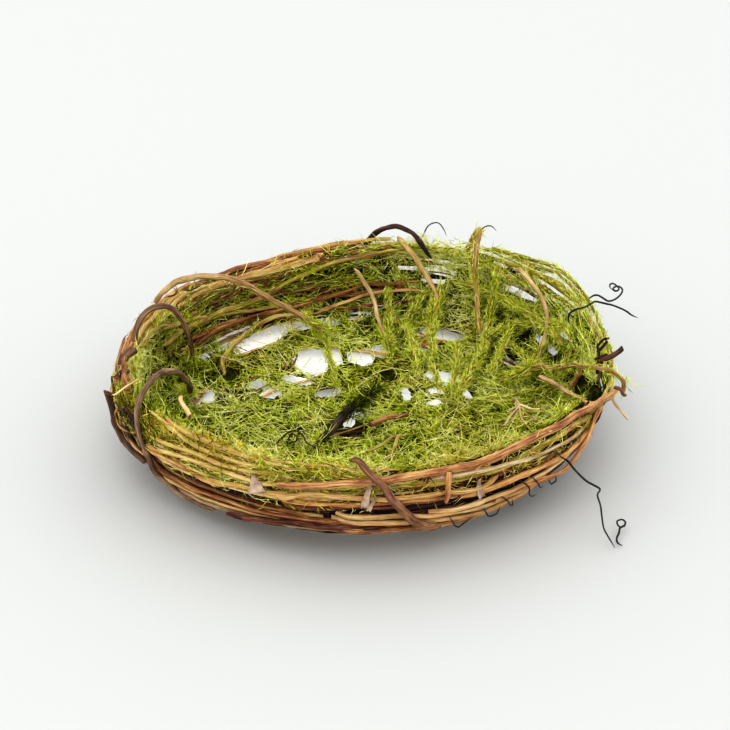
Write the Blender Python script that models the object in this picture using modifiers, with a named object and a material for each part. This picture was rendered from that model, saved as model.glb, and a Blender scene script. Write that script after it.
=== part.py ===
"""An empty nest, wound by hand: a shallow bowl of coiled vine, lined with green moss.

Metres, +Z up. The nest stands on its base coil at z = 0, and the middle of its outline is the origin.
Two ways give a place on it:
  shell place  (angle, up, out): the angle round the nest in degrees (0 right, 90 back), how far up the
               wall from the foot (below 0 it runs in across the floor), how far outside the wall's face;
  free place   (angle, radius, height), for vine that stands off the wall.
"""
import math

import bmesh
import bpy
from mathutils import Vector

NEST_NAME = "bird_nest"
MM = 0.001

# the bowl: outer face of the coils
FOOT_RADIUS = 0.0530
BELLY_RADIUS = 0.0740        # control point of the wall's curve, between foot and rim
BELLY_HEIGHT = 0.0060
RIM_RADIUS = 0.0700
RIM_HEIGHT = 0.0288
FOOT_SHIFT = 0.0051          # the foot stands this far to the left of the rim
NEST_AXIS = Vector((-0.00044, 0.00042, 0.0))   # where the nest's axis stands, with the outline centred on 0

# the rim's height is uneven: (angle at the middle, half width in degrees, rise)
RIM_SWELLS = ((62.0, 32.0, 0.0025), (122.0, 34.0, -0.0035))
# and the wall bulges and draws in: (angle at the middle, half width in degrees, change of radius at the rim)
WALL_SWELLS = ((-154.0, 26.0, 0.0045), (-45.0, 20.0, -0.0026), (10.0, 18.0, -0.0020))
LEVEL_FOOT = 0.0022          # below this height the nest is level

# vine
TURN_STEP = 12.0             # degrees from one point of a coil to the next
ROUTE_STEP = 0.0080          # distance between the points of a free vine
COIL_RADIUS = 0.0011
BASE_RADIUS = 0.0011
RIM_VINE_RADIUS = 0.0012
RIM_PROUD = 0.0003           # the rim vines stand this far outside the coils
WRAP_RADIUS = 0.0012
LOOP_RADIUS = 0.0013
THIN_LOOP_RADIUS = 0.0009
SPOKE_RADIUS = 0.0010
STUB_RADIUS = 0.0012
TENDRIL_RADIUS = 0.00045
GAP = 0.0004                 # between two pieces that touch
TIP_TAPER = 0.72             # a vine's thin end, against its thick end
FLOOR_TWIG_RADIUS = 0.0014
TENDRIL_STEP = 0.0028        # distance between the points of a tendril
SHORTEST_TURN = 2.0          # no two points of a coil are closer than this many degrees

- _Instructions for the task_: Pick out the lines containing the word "from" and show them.

- _Solved exercise_:
Write the Blender Python script that models the object in this picture using modifiers, with a named object and a material for each part. This picture was rendered from that model, saved as model.glb, and a Blender scene script. Write that script after it.
               wall from the foot (below 0 it runs in across the floor), how far outside the wall's face;
from mathutils import Vector
TURN_STEP = 12.0             # degrees from one point of a coil to the next